Relitti, rottami e un topolino (morto)
Come ogni anno è venuto il momento di dedicare una giornata alla riscoperta di vie Orobiche dimenticate, o soltanto trascurate.
Quest'anno la scelta cade sul brembano monte Aga (m.2720) e sulla sua parete ovest, che si specchia nelle acque del lago del Diavolo.
L'idea mi è venuta quest'inverno, durante un tentativo alla "Diretta Ovest", bellissima via di misto, purtroppo trovata non in buone condizioni.
In quell'occasione avevo guardato le placche che sostengono l'antecima ovest, dove passa la via Calegari-Scanabessi del 1985, facendomi l'idea che la roccia potesse essere ancora buona.
Decidiamo per un approccio "cicloalpinistico" e così alle 7 di sabato partiamo da Carona con gli zaini carichi e le corde legate in canna alle mountain bike.
Come al solito evitiamo di pedalare i tornanti sopra Pagliari, per non affaticare le gambe ancora fredde, poi però fino al Longo la salita scorre piacevole e su terreno ben pedalabile. Dopo una pausa caffè al rifugio Longo, dove veniamo accolti con grande gentilezza, ripartiamo alla volta della diga, dove lasciamo i nostri ronzini e ci avviamo a piedi verso il passo di Cigola. Nel tratto pianeggiante lasciamo il sentiero e ci dirigiamo alla base della parete, che si presenta verde e bagnata in modo preoccupante!

Ormai siamo in ballo e decidiamo di ballare.
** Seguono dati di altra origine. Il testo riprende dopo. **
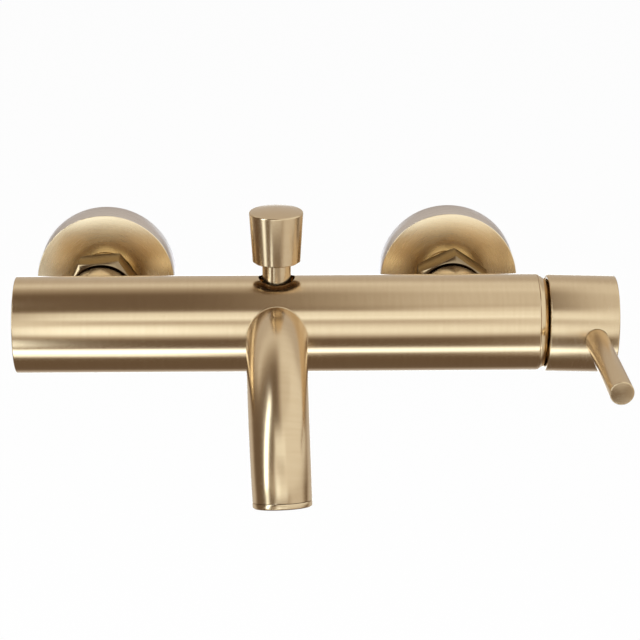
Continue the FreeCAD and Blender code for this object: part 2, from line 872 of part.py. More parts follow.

Ma non sarà un ballo facile.
La prima parte della salita, la più impegnativa, si svolge su roccia molto insidiosa. Le placche, difficili da proteggere se non a chiodi, sembrano buone da lontano, ma sono state infiltrate da acqua e terriccio.
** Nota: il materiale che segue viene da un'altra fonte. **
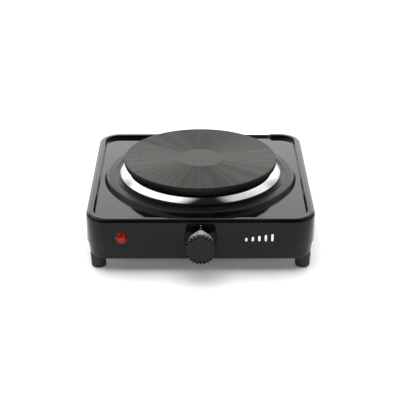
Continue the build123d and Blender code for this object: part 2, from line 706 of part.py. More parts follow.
def make_earth_screw():
    """A slotted screw that holds the tag down on the base pan; its shank ends at the pan's floor."""
    with BuildPart() as screw:
        disc(level(BASE_TOP, EARTH_X, EARTH_SCREW_Y), SCREW_R, EARTH_TAG_T)
        disc(level(BASE_TOP + EARTH_TAG_T, EARTH_X, EARTH_SCREW_Y), 3.4, 2.4)
        block(level(BASE_TOP + 2.4, EARTH_X, EARTH_SCREW_Y), 5.0, 0.9, 1.4, mode=Mode.SUBTRACT)
    return screw


def wire(points, radii):
    """A wire along straight runs joined by tangent arcs."""
    with BuildPart() as strand:
        with BuildLine() as route:
            FilletPolyline(*points, radius=radii)
        with BuildSketch(Plane(origin=points[0], z_dir=route.wires()[0] % 0)):
            Circle(WIRE_R)
        sweep()
    return strand


def make_live_wire():
    """From the terminal block, along the base, to the thermostat."""
    return wire([(33.5, 66.8, 23.0), (33.5, 40.0, 23.0), (20.0, 0.0, 22.0), (12.0, -50.0, 24.0),
                 (8.0, -60.0, 38.0), (8.0, -74.3, 38.0)], [12.0, 18.0, 5.0, 5.0])


def make_neutral_wire():
    """From the terminal block up to the heater's right pin."""
    return wire([(44.0, 66.8, 23.0), (44.0, 50.0, 26.0), (5.0, 42.0, 32.0), (5.0, HEATER_PIN_Y, 36.0),
                 (5.0, HEATER_PIN_Y, 40.9)], [8.0, 4.5, 2.0])


def make_heater_wire():
    """From the thermostat to the heater's left pin, past the thermal cut-off."""
    return wire([(-8.0, -74.3, 38.0), (-8.0, -62.0, 38.0), (-14.0, -40.0, 30.0), (-16.0, 30.0, 30.0),
                 (-5.0, HEATER_PIN_Y, 34.0), (-5.0, HEATER_PIN_Y, 40.9)], [5.0, 10.0, 12.0, 3.0])


def make_earth_wire():
    return wire([(54.5, 66.8, 23.0), (54.5, 56.0, 23.0), (66.0, 48.0, 24.0), (78.0, 56.0, 24.0),
                 (78.0, 70.0, 25.3)], [4.0, 6.0, 6.0])


def make_lamp_wires():
    """Two leads from the lamp's holder to the thermostat."""
    upper = wire([(LAMP_X, PANEL_Y + 19.0, 41.6), (LAMP_X, PANEL_Y + 26.0, 41.6), (-50.0, -66.0, 40.0),
                  (-15.0, -66.0, 40.0), (-15.0, -74.3, 40.0)], [3.0, 12.0, 3.5])
    lower = wire([(LAMP_X, PANEL_Y + 19.0, 37.6), (LAMP_X, PANEL_Y + 26.0, 37.6), (-50.0, -66.0, 34.0),
                  (-15.0, -66.0, 34.0), (-15.0, -74.3, 34.0)], [3.0, 12.0, 3.5])
    with BuildPart() as leads:
        add(upper.part)
        add(lower.part)
    return leads


# ---- cord inlet ---------------------------------------------------------------------
def make_cord_gland():
    """The bush that the supply cord would come in through."""
    axis_plane = Plane(origin=(GLAND_X, REAR_Y, GLAND_Z), x_dir=(0, 1, 0), z_dir=(1, 0, 0))
    outline = [
        (GLAND_OUT, GLAND_BORE_R), (GLAND_OUT, 6.2), (GLAND_OUT - 1.0, 6.8), (2.2, 7.6),
        (2.0, 9.0), (0, 9.0), (0, 6.0), (-GLAND_IN, 6.0), (-GLAND_IN, GLAND_BORE_R),
    ]
    with BuildPart() as gland:
        turned(axis_plane, outline, Axis((GLAND_X, REAR_Y, GLAND_Z), (0, 1, 0)))
    return gland


def make_gland_nut():
    with BuildPart() as nut:
        hexagon(rear(GLAND_X, GLAND_Z, -SHEET), 16.0, -4.0, 6.0 + GAP)
    return nut


MAKERS = {
    "top_housing": make_top_housing,
    "base_pan": make_base_pan,
    "corner_brackets": make_corner_brackets,
    "base_screws": make_base_screws,
    "foot_screws": make_foot_screws,
    "cast_iron_plate": make_cast_iron_plate,
    "trim_ring": make_trim_ring,
    "heating_coil": make_heating_coil,
    "coil_cement": make_coil_cement,
    "heater_cover": make_heater_cover,
    "heater_terminal": make_heater_terminal,
    "heater_pins": make_heater_pins,
    "plate_stud": make_plate_stud,
    "clamp_bridge": make_clamp_bridge,
    "heat_shield": make_heat_shield,
    "stud_washer": make_stud_washer,
    "stud_nut": make_stud_nut,
    "thermal_fuse": make_thermal_fuse,
    "fuse_clip": make_fuse_clip,
    "thermostat_bracket": make_thermostat_bracket,
    "thermostat_screws": make_thermostat_screws,
    "thermostat_posts": make_thermostat_posts,
    "thermostat_body": make_thermostat_body,
    "thermostat_shaft": make_thermostat_shaft,
    "cam_disc": make_cam_disc,
    "arm_pivot": make_arm_pivot,
    "contact_arm": make_contact_arm,
    "fixed_contact": make_fixed_contact,
    "control_knob": make_control_knob,
    "knob_clip": make_knob_clip,
    "dial_bezel": make_dial_bezel,
    "index_marks": make_index_marks,
    "heat_mark": make_heat_mark,
    "lamp_lens": make_lamp_lens,
    "lamp_clip": make_lamp_clip,
    "neon_bulb": make_neon_bulb,
    "lamp_holder": make_lamp_holder,
    "terminal_block": make_terminal_block,
    "terminal_screws": make_terminal_screws,
    "earth_tag": make_earth_tag,
    "earth_screw": make_earth_screw,
    "live_wire": make_live_wire,
    "neutral_wire": make_neutral_wire,
    "heater_wire": make_heater_wire,
    "earth_wire": make_earth_wire,
    "lamp_wires": make_lamp_wires,
    "cord_gland": make_cord_gland,
    "gland_nut": make_gland_nut,
}
FOOT_NAMES = ["foot_front_left", "foot_front_right", "foot_rear_left", "foot_rear_right"]

os.makedirs("parts", exist_ok=True)
for name, make in MAKERS.items():
    piece = make()
    piece.part.label = name
    export_step(piece.part, f"parts/{name}.step")
for name, (x, y) in zip(FOOT_NAMES, corners(FOOT_X, FOOT_Y)):
    piece = make_foot(x, y)
    piece.part.label = name
    export_step(piece.part, f"parts/{name}.step")
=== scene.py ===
import bmesh
import bpy
import json
import math
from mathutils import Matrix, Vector


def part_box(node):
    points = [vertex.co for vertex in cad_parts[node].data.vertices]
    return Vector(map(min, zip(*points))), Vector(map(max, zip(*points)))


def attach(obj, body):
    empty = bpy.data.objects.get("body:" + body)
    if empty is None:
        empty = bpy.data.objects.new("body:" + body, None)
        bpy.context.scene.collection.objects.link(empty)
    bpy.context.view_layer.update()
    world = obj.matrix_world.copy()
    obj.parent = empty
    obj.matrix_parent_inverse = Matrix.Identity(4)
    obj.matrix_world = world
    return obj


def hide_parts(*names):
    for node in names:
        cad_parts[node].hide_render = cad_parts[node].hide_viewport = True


# A single hot plate burner on a white table, in the CAD model's own frame.
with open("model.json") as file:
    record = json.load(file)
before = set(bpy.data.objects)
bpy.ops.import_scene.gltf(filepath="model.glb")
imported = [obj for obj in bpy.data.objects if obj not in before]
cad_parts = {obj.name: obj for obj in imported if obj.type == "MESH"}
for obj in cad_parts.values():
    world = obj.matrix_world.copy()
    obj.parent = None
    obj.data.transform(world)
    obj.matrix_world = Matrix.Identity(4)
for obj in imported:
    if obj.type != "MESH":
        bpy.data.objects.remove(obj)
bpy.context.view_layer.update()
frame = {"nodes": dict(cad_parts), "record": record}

# lengths below are in millimetres; Blender's are in metres
MM = 0.001
NODES = frame["nodes"]


def node_box(name):
    """A CAD node's lowest and highest corners, in millimetres."""
    low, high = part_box(name)
    return Vector(low) / MM, Vector(high) / MM


# ---- places taken from the CAD model ------------------------------------------------
HOUSING_LOW, HOUSING_HIGH = node_box("top_housing")
PLATE_LOW, PLATE_HIGH = node_box("cast_iron_plate")
RING_LOW, RING_HIGH = node_box("trim_ring")
KNOB_LOW, KNOB_HIGH = node_box("control_knob")
LENS_LOW, LENS_HIGH = node_box("lamp_lens")
CENTRE = (PLATE_LOW + PLATE_HIGH) / 2
SIDE = HOUSING_HIGH.x - HOUSING_LOW.x
PANEL_Y = HOUSING_LOW.y
PLATE_TOP = PLATE_HIGH.z
PLATE_R = (PLATE_HIGH.x - PLATE_LOW.x) / 2
RING_R = (RING_HIGH.x - RING_LOW.x) / 2
KNOB_R = (KNOB_HIGH.x - KNOB_LOW.x) / 2
KNOB_Z = KNOB_LOW.z + KNOB_R
KNOB_OUT = PANEL_Y - KNOB_LOW.y
LENS_R = (LENS_HIGH.x - LENS_LOW.x) / 2
LENS_X = (LENS_HIGH.x + LENS_LOW.x) / 2
LENS_Z = (LENS_HIGH.z + LENS_LOW.z) / 2
LENS_OUT = PANEL_Y - LENS_LOW.y
BEZEL_LOW, BEZEL_HIGH = node_box("dial_bezel")
BEZEL_R = (BEZEL_HIGH.x - BEZEL_LOW.x) / 2
BEZEL_T = PANEL_Y - BEZEL_LOW.y
GLAND_LOW, GLAND_HIGH = node_box("cord_gland")
GLAND_X = (GLAND_LOW.x + GLAND_HIGH.x) / 2
GLAND_Z = (GLAND_LOW.z + GLAND_HIGH.z) / 2

# the plate's face: the smooth dish's edge, and where the grooves begin
DISH_R = 23.0
GROOVES_FROM = 23.4
# the dull band round the ring ends between these radii
BAND_FADE = (94.4, 95.4)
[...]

Saliamo in alternato mantenendo la tensione molto alta, nei tiri in cui sono al comando non scatto fotografie. Sono totalmente assorbito dal tastare la roccia.
Ai piedi della placca di V°, che rappresenta il punto chiave della salita e l'ultima difficoltà, esitiamo. Una parte della placca giace in frantumi appoggiata a una cengia. Tra i rottami un chiodo arrugginito. Poco sotto vediamo un minuscolo topino morto, chissà come finito lì.
E' il dettaglio che rende viva la suggestione: per un attimo ci sentiamo come naufraghi in un mondo di relitti e rottami, un mondo in disfacimento.
Ci riscuotiamo e partiamo. Con rinnovata decisione anche la placca è alle spalle. La roccia si fa più solida, le difficoltà diminuiscono. Presto scema la tensione e resta il piacere dell'arrampicata.
In cima allo sperone siamo soddisfatti ma stanchi, soprattutto mentalmente. Il tempo non è stato clemente con la parete dell'Aga. La via non la consiglierei.
Scendiamo godendoci il bellissimo panorama. Ci fermiamo a fare quattro chiacchiere con il pastore.
Alla diga ci aspettano le nostre biciclette e una goduriosissima e velocissima discesa su Carona.
Alla prossima.
Vista della parete ovest dell'AGA. La Calegari-Scanabessi sale all'antecima di sinistra.